* _Stated goal_:
Return only the lines between the line holding "Write part 2 of the OpenSCAD" and the line holding "LINE_HALF_WIDTH = 0.12", the two boundary lines included, exactly as they appear.

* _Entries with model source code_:

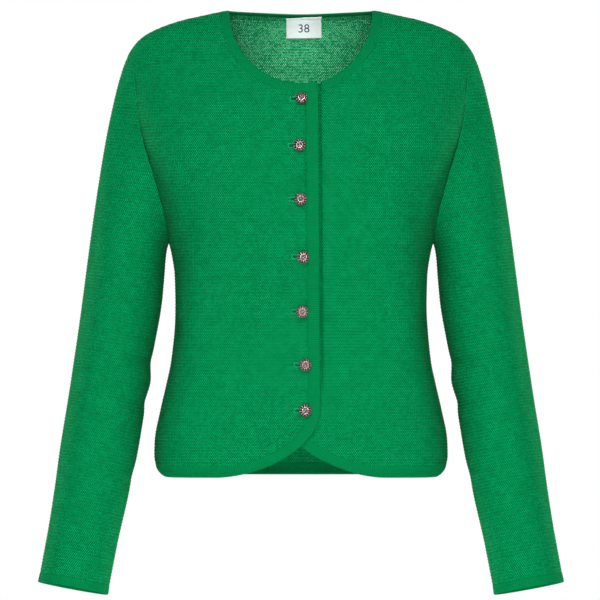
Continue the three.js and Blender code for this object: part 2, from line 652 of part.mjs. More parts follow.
function toManifold(geometry) {
  return new wasm.Manifold(
    new wasm.Mesh({
      numProp: 3,
      vertProperties: Float32Array.from(geometry.getAttribute("position").array),
      triVerts: Uint32Array.from(geometry.index.array),
    }),
  );
}

function fromManifold(solid) {
  const mesh = solid.getMesh();
  const points = range(mesh.vertProperties.length / mesh.numProp, (i) => {
    return new THREE.Vector3().fromArray(mesh.vertProperties, i * mesh.numProp);
  });
  const faces = range(mesh.triVerts.length / 3, (i) => [...mesh.triVerts.slice(3 * i, 3 * i + 3)]);
  return solidGeometry(points, faces);
}

// The right front with its buttonholes cut through: level slots with round ends.
function buttonedFrontGeometry() {
  const slots = BUTTONS.map((button) => {
    const slot = new THREE.Shape();
    slot.absarc(HOLE_HALF_HEIGHT - HOLE_INNER, 0, HOLE_HALF_HEIGHT, rad(90), rad(270));
    slot.absarc(HOLE_OUTER - HOLE_HALF_HEIGHT, 0, HOLE_HALF_HEIGHT, rad(-90), rad(90));
    const cutter = new THREE.ExtrudeGeometry(slot, { depth: 12, bevelEnabled: false, curveSegments: 5 });
    return cleaned(cutter.translate(0, 0, -6).applyMatrix4(buttonPlace(button, 0)));
  });
  const plain = toManifold(frontGeometry(-1));
  return fromManifold(slots.reduce((front, slot) => front.subtract(toManifold(slot)), plain));
}

// The frame of a button: z along the form's normal, x level, at a height off the right front.
function buttonPlace(button, off) {
  const turn = turnAt(lapAt(button.z) - BUTTON_LINE + button.drift, button.z);
  const out = formNormal(turn, button.z);
  const level = new THREE.Vector3(0, 0, 1).cross(out).normalize();
  const up = new THREE.Vector3().crossVectors(out, level);
  return new THREE.Matrix4().makeBasis(level, up, out).setPosition(form(turn, button.z, off));
}

function cleaned(geometry) {
  const position = geometry.getAttribute("position");
  const points = range(position.count, (i) => new THREE.Vector3().fromBufferAttribute(position, i));
  const order = geometry.index ? [...geometry.index.array] : range(position.count, (i) => i);
  return solidGeometry(points, range(order.length / 3, (i) => order.slice(3 * i, 3 * i + 3)));
}

// A domed metal button with a shank that passes through the buttonhole to the left front.
function buttonGeometry(shankLength) {
  const [r, h] = [BUTTON_RADIUS, BUTTON_HEIGHT];
  const dome = [
    [0, h],
    [0.24 * r, 0.96 * h],
    [0.34 * r, 0.9 * h],
    [0.62 * r, 0.7 * h],
    [0.84 * r, 0.42 * h],
    [0.94 * r, 0.2 * h],
    [r, 0.12 * h],
    [0.97 * r, 0],
  ];
  const shank = [
    [SHANK_RADIUS, 0],
    [SHANK_RADIUS, -shankLength],
    [0, -shankLength],
  ];
  const profile = [...dome, ...shank].map(([x, y]) => new THREE.Vector2(x, y)).reverse();
  const lathe = new THREE.LatheGeometry(profile, 2 * BUTTON_PETALS);
  const position = lathe.getAttribute("position");
  for (let i = 0; i < position.count; i += 1) {
    const [x, y, z] = [position.getX(i), position.getY(i), position.getZ(i)];
    const radius = Math.hypot(x, z);
    const petal = Math.cos(BUTTON_PETALS * Math.atan2(x, z));
    if (y > 0.3 * h && radius > 0.3 * r) position.setY(i, y + 0.3 * petal);
  }
  return cleaned(lathe.rotateX(rad(90)));
}

function buttonMesh(button, number) {
  const length = BUTTON_STANDOFF + UNDER_LAP_SINK - SEAM_GAP;
  const mesh = solid(`button_${number}`, buttonGeometry(length), COLOURS.metal, 0.4, 0.8);
  buttonPlace(button, BUTTON_STANDOFF).decompose(mesh.position, mesh.quaternion, mesh.scale);
  return mesh;
}

// The woven label lies on the back panel's inner face, under the neck edging.
function labelGeometry() {
  const rows = range(5, (i) => LABEL.top - (LABEL.length * i) / 4);
  const cells = rows.map((z) =>
    range(7, (j) => {
      const x = LABEL.middle + LABEL.width * (j / 6 - 0.5);
      return [Math.PI - turnAt(x, z), z + LABEL.tilt * Math.min(0, x - LABEL.middle)];
    }),
  );
  return panelGeometry(cells, () => -PANEL_THICK - LABEL.seat, LABEL.thick);
}

function solid(name, geometry, color, roughness = 0.9, metalness = 0) {
  geometry.computeVertexNormals();
  const mesh = new THREE.Mesh(geometry, new THREE.MeshStandardMaterial({ color, roughness, metalness }));
  mesh.name = name;
  return mesh;
}

const cardigan = new THREE.Group();
cardigan.add(
  solid("back", backGeometry(), COLOURS.knit),
  solid("front_right", buttonedFrontGeometry(), COLOURS.knit),
  solid("front_left", frontGeometry(1), COLOURS.knit),
  solid("upper_sleeve_right", sleeveGeometry(-1, false), COLOURS.knit),
  solid("lower_sleeve_right", sleeveGeometry(-1, true), COLOURS.knit),
  solid("upper_sleeve_left", sleeveGeometry(1, false), COLOURS.knit),
  solid("lower_sleeve_left", sleeveGeometry(1, true), COLOURS.knit),
  solid("cuff_right", cuffGeometry(-1), COLOURS.edging),
  solid("cuff_left", cuffGeometry(1), COLOURS.edging),
  solid("neck_band", neckBandGeometry(), COLOURS.edging),
  solid("front_band_right", frontBandGeometry(-1), COLOURS.edging),
  solid("front_band_left", frontBandGeometry(1), COLOURS.edging),
  solid("back_hem_band", backHemGeometry(), COLOURS.edging),
  solid("label", labelGeometry(), COLOURS.label, 0.6),
  ...BUTTONS.map((button, i) => buttonMesh(button, i + 1)),
);

export default cardigan;
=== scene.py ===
import math

import bpy
import numpy as np
from mathutils import Matrix, Vector


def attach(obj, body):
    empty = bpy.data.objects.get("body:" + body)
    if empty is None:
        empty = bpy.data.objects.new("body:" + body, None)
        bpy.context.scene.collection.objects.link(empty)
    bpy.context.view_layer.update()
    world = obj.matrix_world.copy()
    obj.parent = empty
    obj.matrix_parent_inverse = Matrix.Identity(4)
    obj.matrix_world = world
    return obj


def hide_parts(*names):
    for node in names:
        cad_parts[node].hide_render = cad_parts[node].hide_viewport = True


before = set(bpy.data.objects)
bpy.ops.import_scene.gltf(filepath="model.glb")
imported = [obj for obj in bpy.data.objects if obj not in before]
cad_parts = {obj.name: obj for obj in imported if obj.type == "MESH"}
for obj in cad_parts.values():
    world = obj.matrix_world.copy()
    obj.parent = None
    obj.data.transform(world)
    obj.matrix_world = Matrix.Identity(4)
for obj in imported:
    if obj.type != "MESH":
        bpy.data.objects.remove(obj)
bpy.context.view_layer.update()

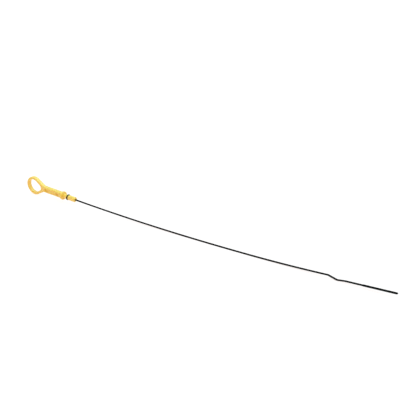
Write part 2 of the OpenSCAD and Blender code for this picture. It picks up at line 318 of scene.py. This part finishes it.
# The corners below count through x, then y, then z.
PLUG_FACES = [(0, 1, 3, 2), (4, 6, 7, 5), (0, 4, 5, 1), (2, 3, 7, 6), (0, 2, 6, 4), (1, 5, 7, 3)]
WELD = 0.0005
CELL = 0.3
SMOOTHING, SMOOTHING_ROUNDS = 0.5, 5


def plugged_copy(node):
    """The CAD node's mesh with a block set in the blade's slot."""
    made = bmesh.new()
    made.from_mesh(node.data)
    bmesh.ops.remove_doubles(made, verts=made.verts, dist=WELD * MM)
    corners = [(x, y, z) for x in (PLUG_FROM, PLUG_TO)
               for y in (-PLUG_HALF_W, PLUG_HALF_W) for z in (-PLUG_HALF_T, PLUG_HALF_T)]
    block = [made.verts.new(p) for p in as_it_lies(corners)]
    for face in PLUG_FACES:
        made.faces.new([block[i] for i in face])
    bmesh.ops.recalc_face_normals(made, faces=made.faces)
    mesh = bpy.data.meshes.new("handle_start")
    made.to_mesh(mesh)
    made.free()
    return mesh


def remeshed(mesh):
    """The mesh in even cells and smoothed, with its modifiers applied."""
    work = bpy.data.objects.new("remesh_work", mesh)
    bpy.context.scene.collection.objects.link(work)
    grid = work.modifiers.new("grid", "REMESH")
    grid.mode, grid.voxel_size = "VOXEL", CELL * MM
    soft = work.modifiers.new("soft", "SMOOTH")
    soft.factor, soft.iterations = SMOOTHING, SMOOTHING_ROUNDS
    bpy.context.view_layer.update()
    evaluated = work.evaluated_get(bpy.context.evaluated_depsgraph_get())
    made = bpy.data.meshes.new_from_object(evaluated)
    bpy.data.objects.remove(work)
    return made


handle_mesh = remeshed(plugged_copy(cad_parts["handle"]))
print("Handle after remeshing:", len(handle_mesh.vertices), "points and",
      len(handle_mesh.polygons), "faces")

# %% [markdown]
# ## Marks of the mould
#
# The mould opens across the ring's plane, because the two recesses face that way. Its halves meet
# in a thin raised line all round the handle. Bump in the material could draw it, but real height
# also shows on the outline and in an exported mesh. The mesh is cut along the line's middle and its
# two edges first, so that the line gets points of its own.

# %% Cut the handle along the parting line
LINE_HALF_WIDTH = 0.12


def cut_at_parting_plane(mesh):
    made = bmesh.new()
    made.from_mesh(mesh)
    for y in (-LINE_HALF_WIDTH, 0, LINE_HALF_WIDTH):
        whole = made.verts[:] + made.edges[:] + made.faces[:]
        bmesh.ops.bisect_plane(made, geom=whole, plane_co=(0, y * MM, 0), plane_no=(0, 1, 0))
    made.to_mesh(mesh)
    made.free()


cut_at_parting_plane(handle_mesh)
print("Handle after the cuts:", len(handle_mesh.vertices), "points")

# %% [markdown]
# ## Points that go in and out
#
# On the far side, round pins push the part out of the mould and leave shallow round marks, and the
# plastic came in at a small gate in the recess. A moulding isn't perfectly flat either, so very low
# waves run over it. Sculpting by hand could make all this, but a sum that moves each point along
# its normal is exact and can be changed later. The whole surface goes in by the line's height, and
# only the line stays, so that the dressed handle keeps inside the CAD model.

# %% Raise the parting line and the gate, and press in the pin marks
LINE_HEIGHT = 0.05
ON_LINE = 0.001
FACES_AWAY = 0.9
RING_X, BAND_MIDDLE_R = -67.6, 13.95
RING_PIN_ANGLES = (80, 180, 280)
SHANK_MIDDLE_X, SHANK_PIN_OFFSET = -25.6, 3
PIN_DEPTH, PIN_RADIUS = 0.25, 1.2
GATE_HEIGHT, GATE_RADIUS = 0.35, 0.9
MARK_EDGE = 0.25
# The waves' height is in mm, and their turns along x and z are in radians to the mm.
WAVE_HEIGHT, WAVE_SHIFT = 0.02, 1.2
WAVE_X, WAVE_Z = (0.61, 0.17), (0.35, 0.53)


def rows_of(items, attribute):
    """What each of a mesh's items has, such as its place or its normal, as rows of three."""
    flat = np.empty(len(items) * 3, np.float32)
    items.foreach_get(attribute, flat)
    return flat.reshape(-1, 3).astype(float)


def soft_step(value, edge, width):
    """0 below an edge, 1 above it, with a smooth rise of that width."""
    t = np.clip((value - edge) / width + 0.5, 0, 1)
    return t * t * (3 - 2 * t)


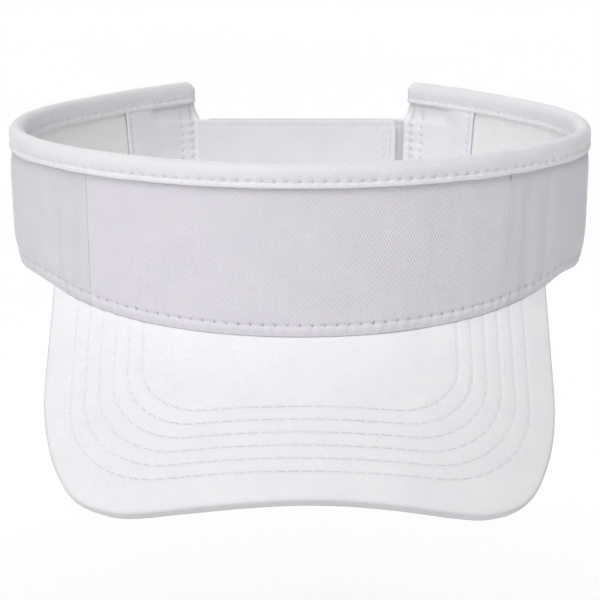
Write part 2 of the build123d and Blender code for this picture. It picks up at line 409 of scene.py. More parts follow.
class Paint:
    """A procedural material that is built node by node."""

    def __init__(self, name, roughness, sheen, specular=0.3):
        self.material = bpy.data.materials.new(name)
        self.material.use_nodes = True
        self.tree = self.material.node_tree
        self.shader = self.tree.nodes["Principled BSDF"]
        for socket, value in (("Roughness", roughness), ("Sheen Weight", sheen),
                              ("Sheen Roughness", 0.45), ("Specular IOR Level", specular)):
            self.shader.inputs[socket].default_value = value
        self.coords = self.tree.nodes.new("ShaderNodeTexCoord")

    def node(self, kind, **values):
        """A node with its settings and its unlinked inputs."""
        made = self.tree.nodes.new(kind)
        for key, value in values.items():
            if hasattr(made, key):
                setattr(made, key, value)
            else:
                made.inputs[key.replace("_", " ")].default_value = value
        return made

    def link(self, source, target):
        self.tree.links.new(source, target)

    def mapped(self, made, space, turn=0.0, scale=(1, 1, 1)):
        """Lay a texture node along a set of coordinates."""
        mapping = self.node("ShaderNodeMapping", Rotation=(0, 0, math.radians(turn)), Scale=scale)
        self.link(self.coords.outputs[space], mapping.inputs["Vector"])
        self.link(mapping.outputs["Vector"], made.inputs["Vector"])
        return made

    def ribs(self, turn, pitch, distortion):
        wave = self.node("ShaderNodeTexWave", wave_type="BANDS", bands_direction="X",
                         wave_profile="SIN", Scale=2 * math.pi / (20 * pitch * MM),
                         Distortion=distortion, Detail=2, Detail_Scale=2.0)
        return self.mapped(wave, "UV", turn).outputs["Fac"]

    def noise(self, size, detail=3, space="UV", stretch=(1, 1, 1), roughness=0.5):
        noise = self.node("ShaderNodeTexNoise", Scale=1 / (size * MM), Detail=detail,
                          Roughness=roughness)
        return self.mapped(noise, space, scale=stretch).outputs["Fac"]

    def cells(self, size):
        voronoi = self.node("ShaderNodeTexVoronoi", Scale=1 / (size * MM))
        return self.mapped(voronoi, "UV").outputs["Distance"]

    def weigh(self, *parts):
        """The sum of heights, each a source and its share."""
        total = None
        for source, share in parts:
            scaled = self.node("ShaderNodeMath", operation="MULTIPLY")
            self.link(source, scaled.inputs[0])
            scaled.inputs[1].default_value = share
            if total is None:
                total = scaled
                continue
            added = self.node("ShaderNodeMath", operation="ADD")
            self.link(total.outputs[0], added.inputs[0])
            self.link(scaled.outputs[0], added.inputs[1])
            total = added
        return total.outputs[0]

    def ramp(self, fac, *stops):
        """Colours along a value, each stop a place and its colour."""
        made = self.node("ShaderNodeValToRGB")
        elements = made.color_ramp.elements
        for place, _ in stops[1:-1]:
            elements.new(place)
        for element, (place, colour) in zip(elements, stops):
            element.position, element.color = place, (*colour, 1)
        self.link(fac, made.inputs["Fac"])
        return made.outputs["Color"]

    def multiply(self, a, b, attribute=None):
        """Colour a multiplied by colour b, as far as a vertex attribute says if one is named."""
        made = self.node("ShaderNodeMix", data_type="RGBA", blend_type="MULTIPLY")
        factor, first, second = made.inputs[0], made.inputs[6], made.inputs[7]
        factor.default_value = 1.0
        if attribute:
            marks = self.node("ShaderNodeAttribute", attribute_name=attribute)
            self.link(marks.outputs["Fac"], factor)
        self.link(a, first)
        self.link(b, second)
        return made.outputs[2]

    def finish(self, colour, rough, low, high, *bumps):
        """Set the colour, the roughness's range, and bumps: source, distance and strength."""
        self.link(colour, self.shader.inputs["Base Color"])
        spread = self.node("ShaderNodeMapRange", To_Min=low, To_Max=high)
        self.link(rough, spread.inputs["Value"])
        self.link(spread.outputs["Result"], self.shader.inputs["Roughness"])
        last = None
        for source, distance, strength in bumps:
            made = self.node("ShaderNodeBump", Distance=distance * MM, Strength=strength)
            self.link(source, made.inputs["Height"])
            if last:
                self.link(last.outputs["Normal"], made.inputs["Normal"])
            last = made
        self.link(last.outputs["Normal"], self.shader.inputs["Normal"])
        return self.material


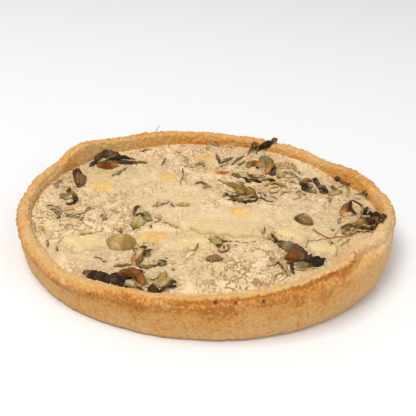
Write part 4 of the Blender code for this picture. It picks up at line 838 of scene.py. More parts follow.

* _Written answer_:
Write part 2 of the OpenSCAD and Blender code for this picture. It picks up at line 318 of scene.py. This part finishes it.
# The corners below count through x, then y, then z.
PLUG_FACES = [(0, 1, 3, 2), (4, 6, 7, 5), (0, 4, 5, 1), (2, 3, 7, 6), (0, 2, 6, 4), (1, 5, 7, 3)]
WELD = 0.0005
CELL = 0.3
SMOOTHING, SMOOTHING_ROUNDS = 0.5, 5


def plugged_copy(node):
    """The CAD node's mesh with a block set in the blade's slot."""
    made = bmesh.new()
    made.from_mesh(node.data)
    bmesh.ops.remove_doubles(made, verts=made.verts, dist=WELD * MM)
    corners = [(x, y, z) for x in (PLUG_FROM, PLUG_TO)
               for y in (-PLUG_HALF_W, PLUG_HALF_W) for z in (-PLUG_HALF_T, PLUG_HALF_T)]
    block = [made.verts.new(p) for p in as_it_lies(corners)]
    for face in PLUG_FACES:
        made.faces.new([block[i] for i in face])
    bmesh.ops.recalc_face_normals(made, faces=made.faces)
    mesh = bpy.data.meshes.new("handle_start")
    made.to_mesh(mesh)
    made.free()
    return mesh


def remeshed(mesh):
    """The mesh in even cells and smoothed, with its modifiers applied."""
    work = bpy.data.objects.new("remesh_work", mesh)
    bpy.context.scene.collection.objects.link(work)
    grid = work.modifiers.new("grid", "REMESH")
    grid.mode, grid.voxel_size = "VOXEL", CELL * MM
    soft = work.modifiers.new("soft", "SMOOTH")
    soft.factor, soft.iterations = SMOOTHING, SMOOTHING_ROUNDS
    bpy.context.view_layer.update()
    evaluated = work.evaluated_get(bpy.context.evaluated_depsgraph_get())
    made = bpy.data.meshes.new_from_object(evaluated)
    bpy.data.objects.remove(work)
    return made


handle_mesh = remeshed(plugged_copy(cad_parts["handle"]))
print("Handle after remeshing:", len(handle_mesh.vertices), "points and",
      len(handle_mesh.polygons), "faces")

# %% [markdown]
# ## Marks of the mould
#
# The mould opens across the ring's plane, because the two recesses face that way. Its halves meet
# in a thin raised line all round the handle. Bump in the material could draw it, but real height
# also shows on the outline and in an exported mesh. The mesh is cut along the line's middle and its
# two edges first, so that the line gets points of its own.

# %% Cut the handle along the parting line
LINE_HALF_WIDTH = 0.12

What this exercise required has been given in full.